== MATERIAL
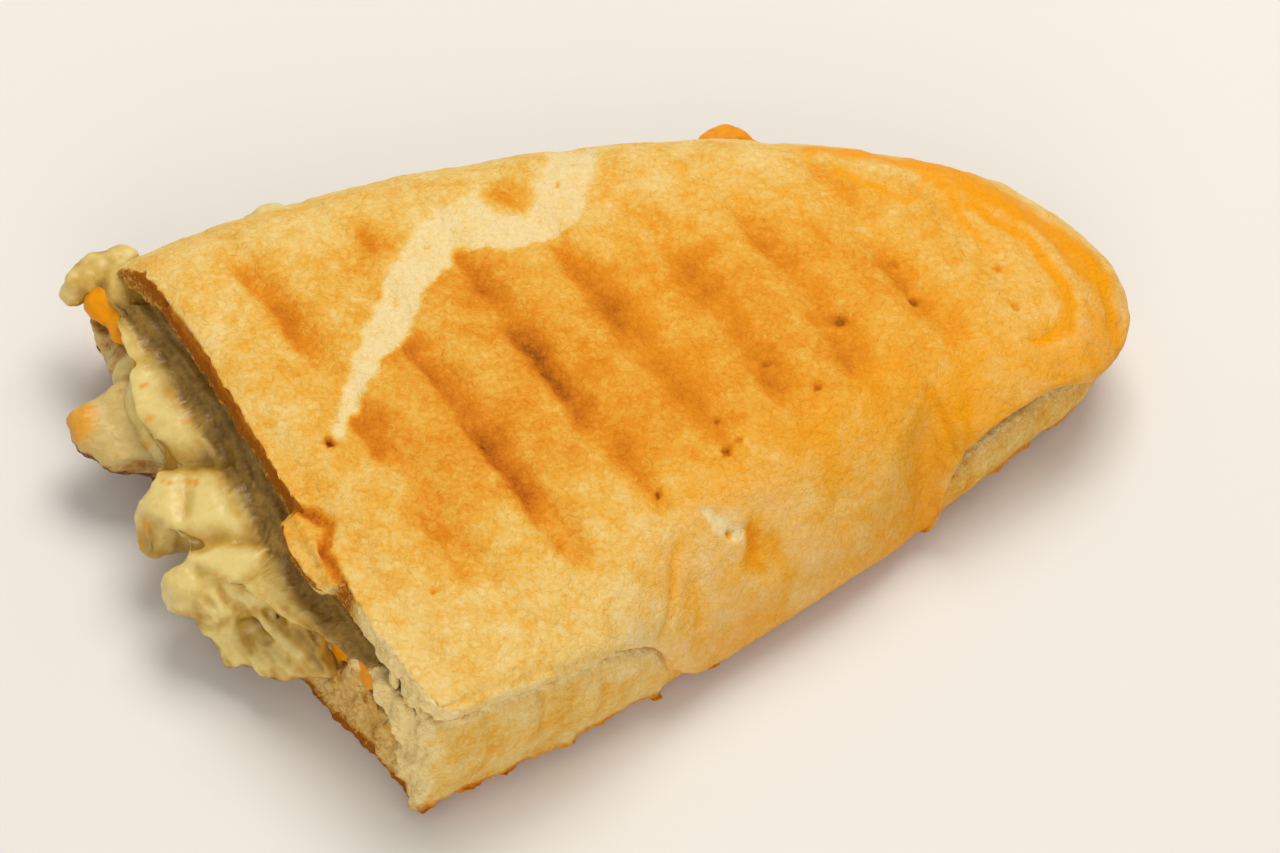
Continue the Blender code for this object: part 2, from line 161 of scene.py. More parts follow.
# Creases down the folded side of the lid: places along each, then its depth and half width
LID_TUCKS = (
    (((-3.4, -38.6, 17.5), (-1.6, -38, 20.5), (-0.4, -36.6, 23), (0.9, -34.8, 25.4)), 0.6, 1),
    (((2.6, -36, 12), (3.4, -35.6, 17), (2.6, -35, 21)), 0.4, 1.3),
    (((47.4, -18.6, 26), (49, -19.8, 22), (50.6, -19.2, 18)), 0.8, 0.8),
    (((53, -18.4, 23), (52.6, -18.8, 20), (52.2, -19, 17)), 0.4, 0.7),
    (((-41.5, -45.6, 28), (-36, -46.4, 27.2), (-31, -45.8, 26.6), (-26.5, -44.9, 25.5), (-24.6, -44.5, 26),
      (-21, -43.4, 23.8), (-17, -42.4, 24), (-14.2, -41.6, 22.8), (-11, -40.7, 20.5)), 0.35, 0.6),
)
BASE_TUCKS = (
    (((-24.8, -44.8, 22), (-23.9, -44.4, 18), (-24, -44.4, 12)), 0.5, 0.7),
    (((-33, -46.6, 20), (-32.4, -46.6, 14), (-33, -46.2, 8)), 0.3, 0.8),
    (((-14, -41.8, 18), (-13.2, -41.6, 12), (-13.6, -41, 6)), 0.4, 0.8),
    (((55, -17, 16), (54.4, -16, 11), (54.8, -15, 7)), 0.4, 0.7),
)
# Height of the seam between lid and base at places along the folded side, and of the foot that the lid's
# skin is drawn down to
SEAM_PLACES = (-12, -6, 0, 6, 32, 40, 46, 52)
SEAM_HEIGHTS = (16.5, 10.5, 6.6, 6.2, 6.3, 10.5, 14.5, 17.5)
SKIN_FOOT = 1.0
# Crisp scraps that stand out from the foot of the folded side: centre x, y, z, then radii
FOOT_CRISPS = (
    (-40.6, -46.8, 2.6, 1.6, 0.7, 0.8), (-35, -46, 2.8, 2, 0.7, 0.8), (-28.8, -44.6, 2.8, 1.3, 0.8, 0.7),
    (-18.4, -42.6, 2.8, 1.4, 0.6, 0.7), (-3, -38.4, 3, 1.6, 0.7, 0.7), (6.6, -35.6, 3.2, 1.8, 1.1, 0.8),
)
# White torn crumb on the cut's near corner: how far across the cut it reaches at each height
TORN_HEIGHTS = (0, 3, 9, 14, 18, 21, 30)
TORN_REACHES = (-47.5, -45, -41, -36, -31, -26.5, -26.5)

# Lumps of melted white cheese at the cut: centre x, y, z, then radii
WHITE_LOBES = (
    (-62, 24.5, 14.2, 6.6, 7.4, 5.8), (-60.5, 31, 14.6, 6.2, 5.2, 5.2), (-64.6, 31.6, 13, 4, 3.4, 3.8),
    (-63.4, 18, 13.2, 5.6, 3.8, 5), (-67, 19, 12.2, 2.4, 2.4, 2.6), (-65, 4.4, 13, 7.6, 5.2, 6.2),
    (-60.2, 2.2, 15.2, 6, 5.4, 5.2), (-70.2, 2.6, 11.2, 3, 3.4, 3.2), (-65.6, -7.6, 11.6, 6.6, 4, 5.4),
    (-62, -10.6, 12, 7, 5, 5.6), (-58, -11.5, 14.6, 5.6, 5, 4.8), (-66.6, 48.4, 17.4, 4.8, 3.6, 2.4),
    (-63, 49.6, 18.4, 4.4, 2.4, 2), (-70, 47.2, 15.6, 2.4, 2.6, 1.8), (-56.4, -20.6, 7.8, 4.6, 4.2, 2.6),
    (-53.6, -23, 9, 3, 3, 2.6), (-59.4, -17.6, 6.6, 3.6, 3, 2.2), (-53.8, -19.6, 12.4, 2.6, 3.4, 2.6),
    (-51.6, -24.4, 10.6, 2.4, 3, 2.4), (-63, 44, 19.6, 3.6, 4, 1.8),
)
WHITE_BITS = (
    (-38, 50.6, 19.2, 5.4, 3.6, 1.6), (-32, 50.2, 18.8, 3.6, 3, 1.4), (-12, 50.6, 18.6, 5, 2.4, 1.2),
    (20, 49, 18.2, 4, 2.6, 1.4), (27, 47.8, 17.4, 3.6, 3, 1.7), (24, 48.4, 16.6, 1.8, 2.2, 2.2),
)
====
● PROBLEM TO SOLVE:
Give the number of lines above in which the word "from" occurs, with nothing else.

● WRITTEN SOLUTION:
2